## SET TASK
Below this line is the material. Write out only its lines from the one containing "extrude(amount=2 * REACH, mode=Mode.INTERSECT)" through the one containing "before = set(bpy.data.objects)", both kept, exactly.

┄┄┄┄┄┄

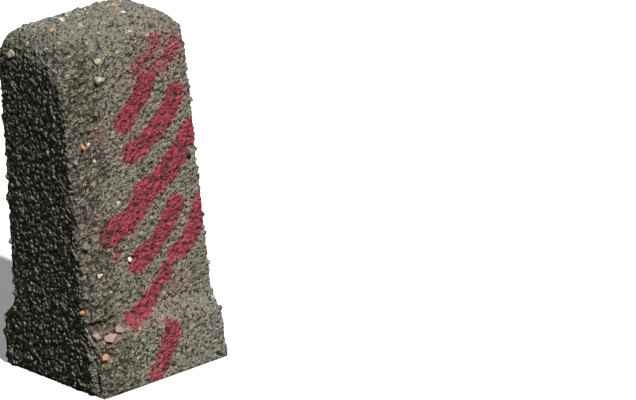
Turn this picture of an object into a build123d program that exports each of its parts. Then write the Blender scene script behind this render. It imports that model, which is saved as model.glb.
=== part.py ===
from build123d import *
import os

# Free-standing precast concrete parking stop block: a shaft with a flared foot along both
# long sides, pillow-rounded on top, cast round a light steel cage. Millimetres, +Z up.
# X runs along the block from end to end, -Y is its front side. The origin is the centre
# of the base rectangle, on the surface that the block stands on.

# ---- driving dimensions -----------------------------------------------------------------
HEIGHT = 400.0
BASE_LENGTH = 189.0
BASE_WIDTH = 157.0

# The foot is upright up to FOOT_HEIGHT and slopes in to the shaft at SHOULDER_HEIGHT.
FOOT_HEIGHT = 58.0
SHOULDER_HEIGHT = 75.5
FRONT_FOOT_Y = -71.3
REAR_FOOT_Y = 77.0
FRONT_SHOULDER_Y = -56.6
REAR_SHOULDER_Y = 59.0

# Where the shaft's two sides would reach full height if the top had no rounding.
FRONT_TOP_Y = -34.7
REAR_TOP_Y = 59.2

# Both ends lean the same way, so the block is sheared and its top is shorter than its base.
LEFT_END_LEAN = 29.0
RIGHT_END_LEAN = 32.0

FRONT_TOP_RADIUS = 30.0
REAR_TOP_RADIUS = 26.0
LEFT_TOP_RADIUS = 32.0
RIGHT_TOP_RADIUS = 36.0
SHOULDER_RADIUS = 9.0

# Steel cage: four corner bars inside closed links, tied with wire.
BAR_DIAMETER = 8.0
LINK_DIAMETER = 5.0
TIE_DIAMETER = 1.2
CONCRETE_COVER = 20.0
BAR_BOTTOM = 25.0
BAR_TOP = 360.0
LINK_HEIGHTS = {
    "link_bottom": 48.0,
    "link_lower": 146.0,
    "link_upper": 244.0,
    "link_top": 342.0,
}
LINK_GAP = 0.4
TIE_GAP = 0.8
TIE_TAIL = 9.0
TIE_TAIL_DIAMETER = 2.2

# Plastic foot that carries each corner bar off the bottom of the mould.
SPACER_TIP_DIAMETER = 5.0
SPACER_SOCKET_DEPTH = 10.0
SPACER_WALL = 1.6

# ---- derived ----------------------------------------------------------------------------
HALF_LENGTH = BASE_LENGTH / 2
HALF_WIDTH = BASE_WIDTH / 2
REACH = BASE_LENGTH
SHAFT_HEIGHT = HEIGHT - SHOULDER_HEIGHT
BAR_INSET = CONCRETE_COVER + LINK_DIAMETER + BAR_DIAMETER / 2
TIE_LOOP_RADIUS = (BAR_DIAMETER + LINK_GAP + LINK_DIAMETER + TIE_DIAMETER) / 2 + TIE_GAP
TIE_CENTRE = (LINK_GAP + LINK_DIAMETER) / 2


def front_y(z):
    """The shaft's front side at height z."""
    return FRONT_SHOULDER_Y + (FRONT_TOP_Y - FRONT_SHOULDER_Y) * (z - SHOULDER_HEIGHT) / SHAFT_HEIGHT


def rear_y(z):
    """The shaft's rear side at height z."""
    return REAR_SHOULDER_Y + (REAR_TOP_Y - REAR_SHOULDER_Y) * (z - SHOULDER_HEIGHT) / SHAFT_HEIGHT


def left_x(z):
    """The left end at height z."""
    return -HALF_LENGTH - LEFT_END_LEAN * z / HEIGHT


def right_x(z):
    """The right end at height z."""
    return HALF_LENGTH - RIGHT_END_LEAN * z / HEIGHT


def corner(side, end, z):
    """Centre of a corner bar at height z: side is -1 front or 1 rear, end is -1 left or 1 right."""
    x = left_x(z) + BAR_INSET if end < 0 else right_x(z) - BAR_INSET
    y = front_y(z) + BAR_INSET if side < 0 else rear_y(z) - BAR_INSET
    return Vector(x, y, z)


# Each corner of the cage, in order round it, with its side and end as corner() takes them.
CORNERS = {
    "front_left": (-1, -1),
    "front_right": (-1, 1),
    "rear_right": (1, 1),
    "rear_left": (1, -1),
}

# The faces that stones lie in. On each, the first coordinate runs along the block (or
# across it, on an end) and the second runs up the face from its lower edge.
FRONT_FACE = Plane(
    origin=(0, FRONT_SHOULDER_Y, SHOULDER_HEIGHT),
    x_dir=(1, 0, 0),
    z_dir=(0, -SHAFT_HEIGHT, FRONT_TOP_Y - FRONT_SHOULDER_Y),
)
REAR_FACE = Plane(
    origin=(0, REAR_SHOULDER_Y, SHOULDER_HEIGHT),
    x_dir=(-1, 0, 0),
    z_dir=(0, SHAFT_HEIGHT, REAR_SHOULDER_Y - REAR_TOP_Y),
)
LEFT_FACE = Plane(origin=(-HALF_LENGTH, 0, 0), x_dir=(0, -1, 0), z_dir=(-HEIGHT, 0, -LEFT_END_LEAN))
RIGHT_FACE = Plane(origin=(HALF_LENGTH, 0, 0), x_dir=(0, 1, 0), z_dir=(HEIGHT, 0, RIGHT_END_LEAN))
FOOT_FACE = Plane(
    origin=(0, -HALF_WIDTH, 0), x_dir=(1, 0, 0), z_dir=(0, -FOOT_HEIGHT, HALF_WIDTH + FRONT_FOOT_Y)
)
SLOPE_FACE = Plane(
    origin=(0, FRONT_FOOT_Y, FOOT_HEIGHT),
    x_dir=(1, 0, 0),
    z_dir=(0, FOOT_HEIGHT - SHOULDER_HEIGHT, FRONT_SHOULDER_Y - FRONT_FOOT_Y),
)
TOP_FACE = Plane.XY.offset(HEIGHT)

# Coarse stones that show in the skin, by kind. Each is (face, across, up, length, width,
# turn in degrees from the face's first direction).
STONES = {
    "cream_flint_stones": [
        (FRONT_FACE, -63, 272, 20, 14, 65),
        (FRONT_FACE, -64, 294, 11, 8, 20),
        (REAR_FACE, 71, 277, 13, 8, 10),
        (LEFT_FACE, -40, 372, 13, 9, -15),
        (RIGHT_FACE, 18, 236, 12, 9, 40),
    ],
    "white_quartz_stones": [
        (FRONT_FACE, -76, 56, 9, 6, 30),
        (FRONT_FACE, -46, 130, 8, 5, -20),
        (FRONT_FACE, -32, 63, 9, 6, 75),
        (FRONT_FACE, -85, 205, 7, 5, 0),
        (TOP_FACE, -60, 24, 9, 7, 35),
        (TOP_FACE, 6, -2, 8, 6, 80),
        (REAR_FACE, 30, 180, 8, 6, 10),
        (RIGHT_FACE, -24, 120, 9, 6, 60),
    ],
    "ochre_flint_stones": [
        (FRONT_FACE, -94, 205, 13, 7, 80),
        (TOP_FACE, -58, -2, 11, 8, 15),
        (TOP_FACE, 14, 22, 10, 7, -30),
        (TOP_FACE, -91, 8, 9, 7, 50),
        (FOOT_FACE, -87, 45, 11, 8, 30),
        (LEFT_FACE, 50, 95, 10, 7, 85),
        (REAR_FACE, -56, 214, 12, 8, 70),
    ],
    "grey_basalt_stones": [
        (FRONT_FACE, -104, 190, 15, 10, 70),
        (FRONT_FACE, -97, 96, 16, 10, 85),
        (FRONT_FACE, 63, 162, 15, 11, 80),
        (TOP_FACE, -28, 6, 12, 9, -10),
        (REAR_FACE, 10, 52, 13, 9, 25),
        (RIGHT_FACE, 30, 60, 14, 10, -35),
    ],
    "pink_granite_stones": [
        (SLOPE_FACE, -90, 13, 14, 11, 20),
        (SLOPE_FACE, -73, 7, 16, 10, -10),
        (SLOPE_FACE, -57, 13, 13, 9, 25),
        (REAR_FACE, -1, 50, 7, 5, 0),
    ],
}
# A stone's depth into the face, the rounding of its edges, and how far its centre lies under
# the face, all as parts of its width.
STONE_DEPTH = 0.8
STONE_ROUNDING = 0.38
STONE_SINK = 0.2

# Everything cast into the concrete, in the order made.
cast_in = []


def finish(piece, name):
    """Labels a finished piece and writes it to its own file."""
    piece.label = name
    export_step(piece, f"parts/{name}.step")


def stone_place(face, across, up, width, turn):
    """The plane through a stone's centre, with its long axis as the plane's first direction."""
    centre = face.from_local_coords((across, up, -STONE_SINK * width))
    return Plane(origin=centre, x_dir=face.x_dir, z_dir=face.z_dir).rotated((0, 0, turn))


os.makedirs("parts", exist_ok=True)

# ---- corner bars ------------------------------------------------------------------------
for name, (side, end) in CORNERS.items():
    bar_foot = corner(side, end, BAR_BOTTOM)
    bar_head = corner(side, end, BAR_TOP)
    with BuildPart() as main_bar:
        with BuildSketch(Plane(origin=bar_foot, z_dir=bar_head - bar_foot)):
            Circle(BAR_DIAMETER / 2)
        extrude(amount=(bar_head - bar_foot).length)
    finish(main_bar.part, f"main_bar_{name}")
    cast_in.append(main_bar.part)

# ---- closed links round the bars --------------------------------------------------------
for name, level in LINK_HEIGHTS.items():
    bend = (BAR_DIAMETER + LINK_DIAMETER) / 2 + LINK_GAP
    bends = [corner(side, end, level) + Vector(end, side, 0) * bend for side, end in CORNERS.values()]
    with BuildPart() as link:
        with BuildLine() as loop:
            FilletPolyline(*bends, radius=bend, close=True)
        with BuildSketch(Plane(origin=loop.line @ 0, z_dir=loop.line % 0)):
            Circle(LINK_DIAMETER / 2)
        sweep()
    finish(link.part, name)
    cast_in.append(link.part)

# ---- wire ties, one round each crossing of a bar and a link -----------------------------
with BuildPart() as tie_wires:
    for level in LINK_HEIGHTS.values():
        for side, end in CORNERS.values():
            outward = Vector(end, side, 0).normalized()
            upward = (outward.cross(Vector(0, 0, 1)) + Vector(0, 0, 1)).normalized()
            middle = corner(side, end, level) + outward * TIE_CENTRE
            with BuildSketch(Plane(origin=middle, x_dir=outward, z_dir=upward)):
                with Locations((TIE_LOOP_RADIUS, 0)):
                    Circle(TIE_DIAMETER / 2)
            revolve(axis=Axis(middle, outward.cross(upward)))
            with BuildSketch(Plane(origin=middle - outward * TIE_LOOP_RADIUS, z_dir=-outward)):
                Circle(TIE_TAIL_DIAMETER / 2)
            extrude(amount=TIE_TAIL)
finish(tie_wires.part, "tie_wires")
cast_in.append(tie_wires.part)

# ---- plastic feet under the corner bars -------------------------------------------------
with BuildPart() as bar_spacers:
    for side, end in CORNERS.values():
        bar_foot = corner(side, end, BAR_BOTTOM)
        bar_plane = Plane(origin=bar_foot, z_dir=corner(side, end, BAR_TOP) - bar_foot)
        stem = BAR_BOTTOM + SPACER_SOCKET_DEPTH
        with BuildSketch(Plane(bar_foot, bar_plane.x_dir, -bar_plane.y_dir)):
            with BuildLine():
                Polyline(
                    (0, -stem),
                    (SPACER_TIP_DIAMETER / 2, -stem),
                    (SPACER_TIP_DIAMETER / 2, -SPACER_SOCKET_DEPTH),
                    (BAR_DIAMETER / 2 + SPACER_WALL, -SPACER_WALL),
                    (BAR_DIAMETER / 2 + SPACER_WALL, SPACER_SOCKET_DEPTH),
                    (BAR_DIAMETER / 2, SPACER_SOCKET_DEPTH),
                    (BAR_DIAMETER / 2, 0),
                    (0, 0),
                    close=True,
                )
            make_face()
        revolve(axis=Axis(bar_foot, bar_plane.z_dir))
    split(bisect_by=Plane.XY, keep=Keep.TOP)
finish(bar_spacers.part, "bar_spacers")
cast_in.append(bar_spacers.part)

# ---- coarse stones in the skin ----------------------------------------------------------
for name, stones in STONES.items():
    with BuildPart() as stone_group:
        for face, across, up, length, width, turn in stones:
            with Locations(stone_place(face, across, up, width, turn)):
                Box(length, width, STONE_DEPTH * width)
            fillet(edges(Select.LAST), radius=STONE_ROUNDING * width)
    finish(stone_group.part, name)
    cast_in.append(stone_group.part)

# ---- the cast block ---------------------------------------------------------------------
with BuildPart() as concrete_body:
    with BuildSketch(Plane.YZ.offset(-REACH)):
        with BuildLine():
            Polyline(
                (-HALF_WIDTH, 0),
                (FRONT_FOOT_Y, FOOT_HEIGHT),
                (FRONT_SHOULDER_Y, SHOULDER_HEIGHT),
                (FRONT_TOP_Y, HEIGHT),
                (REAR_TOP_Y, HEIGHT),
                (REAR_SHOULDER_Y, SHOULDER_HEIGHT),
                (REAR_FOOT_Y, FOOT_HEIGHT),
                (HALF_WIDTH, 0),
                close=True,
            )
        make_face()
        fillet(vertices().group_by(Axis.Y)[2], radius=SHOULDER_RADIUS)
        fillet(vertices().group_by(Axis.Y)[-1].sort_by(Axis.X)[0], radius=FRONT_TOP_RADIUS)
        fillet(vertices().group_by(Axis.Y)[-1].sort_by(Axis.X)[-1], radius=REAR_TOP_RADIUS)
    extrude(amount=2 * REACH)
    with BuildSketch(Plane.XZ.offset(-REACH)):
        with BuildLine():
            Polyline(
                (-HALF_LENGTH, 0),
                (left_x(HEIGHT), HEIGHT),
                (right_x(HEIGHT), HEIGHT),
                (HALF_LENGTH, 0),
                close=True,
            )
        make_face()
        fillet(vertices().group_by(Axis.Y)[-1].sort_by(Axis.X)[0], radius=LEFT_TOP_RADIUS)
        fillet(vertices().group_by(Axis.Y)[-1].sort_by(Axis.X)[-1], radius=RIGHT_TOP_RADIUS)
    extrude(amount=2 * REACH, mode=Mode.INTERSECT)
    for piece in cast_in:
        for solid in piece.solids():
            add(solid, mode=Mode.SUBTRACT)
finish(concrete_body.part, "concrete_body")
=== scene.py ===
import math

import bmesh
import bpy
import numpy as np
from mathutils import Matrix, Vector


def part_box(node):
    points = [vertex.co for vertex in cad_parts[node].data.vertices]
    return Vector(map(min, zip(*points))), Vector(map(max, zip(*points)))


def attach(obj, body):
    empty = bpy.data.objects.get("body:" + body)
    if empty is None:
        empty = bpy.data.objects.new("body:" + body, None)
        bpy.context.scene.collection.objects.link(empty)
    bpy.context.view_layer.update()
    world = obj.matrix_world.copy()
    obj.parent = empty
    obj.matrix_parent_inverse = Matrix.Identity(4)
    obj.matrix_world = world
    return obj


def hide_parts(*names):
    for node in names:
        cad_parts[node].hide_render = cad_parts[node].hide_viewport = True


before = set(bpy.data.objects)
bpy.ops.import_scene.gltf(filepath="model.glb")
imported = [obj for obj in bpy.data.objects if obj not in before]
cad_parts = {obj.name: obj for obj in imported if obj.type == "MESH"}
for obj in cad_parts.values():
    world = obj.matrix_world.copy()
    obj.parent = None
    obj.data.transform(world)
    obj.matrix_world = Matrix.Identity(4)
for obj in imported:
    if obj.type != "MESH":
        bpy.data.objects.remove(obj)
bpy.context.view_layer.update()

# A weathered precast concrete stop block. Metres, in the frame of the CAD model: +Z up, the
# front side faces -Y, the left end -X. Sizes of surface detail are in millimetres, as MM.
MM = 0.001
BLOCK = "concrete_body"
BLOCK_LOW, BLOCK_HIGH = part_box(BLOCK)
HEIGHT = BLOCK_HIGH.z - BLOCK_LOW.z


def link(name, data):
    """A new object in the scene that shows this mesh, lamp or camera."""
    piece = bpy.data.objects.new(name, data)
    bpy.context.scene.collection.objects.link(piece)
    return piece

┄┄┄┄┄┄

## RESULT OF THE EXERCISE
    extrude(amount=2 * REACH, mode=Mode.INTERSECT)
    for piece in cast_in:
        for solid in piece.solids():
            add(solid, mode=Mode.SUBTRACT)
finish(concrete_body.part, "concrete_body")
=== scene.py ===
import math

import bmesh
import bpy
import numpy as np
from mathutils import Matrix, Vector


def part_box(node):
    points = [vertex.co for vertex in cad_parts[node].data.vertices]
    return Vector(map(min, zip(*points))), Vector(map(max, zip(*points)))


def attach(obj, body):
    empty = bpy.data.objects.get("body:" + body)
    if empty is None:
        empty = bpy.data.objects.new("body:" + body, None)
        bpy.context.scene.collection.objects.link(empty)
    bpy.context.view_layer.update()
    world = obj.matrix_world.copy()
    obj.parent = empty
    obj.matrix_parent_inverse = Matrix.Identity(4)
    obj.matrix_world = world
    return obj


def hide_parts(*names):
    for node in names:
        cad_parts[node].hide_render = cad_parts[node].hide_viewport = True


before = set(bpy.data.objects)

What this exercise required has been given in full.